The scale of the opportunity is colossal. Venezuela possesses the world’s largest proven oil reserves, but its current production is a mere fraction of its historical potential. Experts project that, under the right conditions, production could increase by 40% by 2027 and aspire to recover levels of millions of barrels per day in the next decade.

To achieve this, investments measured in hundreds of billions of dollars will be required. This is not a passive call to wait for the arrival of capital. It is a call for coordinated action to place the national productive sector—entrepreneurs and workers—at the center of this rebirth. Major U.S. energy and service companies are already positioning themselves, and now it is up to the national productive sector to be ready for these challenges. Their expertise and capital are necessary, but the physical reconstruction of the industry, logistics, power generation, and associated supply chains must act as a catapult for local industry.

The mining sector, with international companies maintaining key alliances, presents another frontier of opportunity, not only in gold but also in strategic minerals like coltan and nickel, among others, which are essential for the global technological transition. Here, national and international capital can forge alliances to develop a high-value industrial hub.

Indispensable Conditions: Trust, Clarity, and Complementarity

For this opportunity to materialize for the benefit of all, solid foundations are required. International investors, despite their enthusiasm, are categorical in pointing out the obstacles: a legal framework that generates legal security. The legislative reform initiative proposed by the Acting President is an opportunity to generate trust, and it is necessary for all of society to engage in this discussion, as our future will depend largely on these agreements.

Therefore, we propose two fundamental pillars for this new stage:

1) A Pact of Guarantees and Reciprocity: It is imperative to work towards an agile and coherent legislative reform that offers long-term certainty. The mention of a possible “non-application” of norms through extraordinary mechanisms, while potentially offering initial agility, does not substitute the need for a stable, predictable, and transparent legal order. Foreign investment must, in turn, commit to technology transfer programs, local talent training, and productive linkages that prioritize Venezuelan suppliers. The goal is not to isolate ourselves, but to integrate from a position of strength and confidence.

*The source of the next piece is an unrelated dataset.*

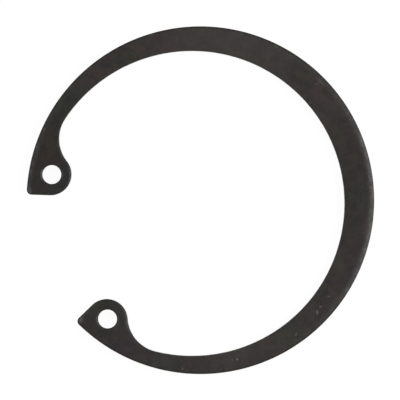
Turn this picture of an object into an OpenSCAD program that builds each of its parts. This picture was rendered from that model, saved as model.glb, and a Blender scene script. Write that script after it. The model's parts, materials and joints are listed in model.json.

2) A Permanent State-Productive Sector Technical Roundtable: This space, far from being a decorative or bureaucratic figure, must be the core where sectoral policies are designed. Its mission would be to assess the impact of each major project (oil, mining, gas) on the national industry, anticipate distortions, and create mechanisms for Venezuelan small and medium-sized enterprises to become qualified suppliers of goods and services. The priority must be to create a virtuous circle where profits from the strategic sector are reinvested in diversifying the local economy.

A Call for Joint Action

The moment demands pragmatism and a state vision. To the authorities, we urge that the announced legal transformation process crystallize into an authentic dialogue with the productive sector to jointly build the environment of trust that capital demands. The clarity and stability of the rules are the basis for strengthening internal productive capacity. To Venezuelans, we urge you to be co-participants in strengthening the State.

To the national duo of Business and Workers, we remind you that your knowledge of the local landscape, your resilience, and what human capital means are irreplaceable assets that we must valorize. And to international investors, we extend a firm hand, offering you a country with unique potential and a private sector eager to be a strategic partner, not a spectator.

Venezuela is at a crossroads that could define its productive future for decades. We can let international capital flow and operate in an enclave, or we can all build the agreements that turn this influx into the definitive engine of a sovereign, diversified, and thriving economy. The stated intentions are a first step. Now, determined action and the building of consensus are required. The task is monumental, but the will of those of us who believe in and have worked for this country is even greater.

Staying, today more than ever, was the right decision. Defending dialogue, rejecting anything—internal or external—that hindered the country’s improvement was controversial, but undeniably correct.

Now is the time to build, together, on firm and clear foundations, the productive country we deserve. The inclusive and productive Venezuela we have always dreamed of.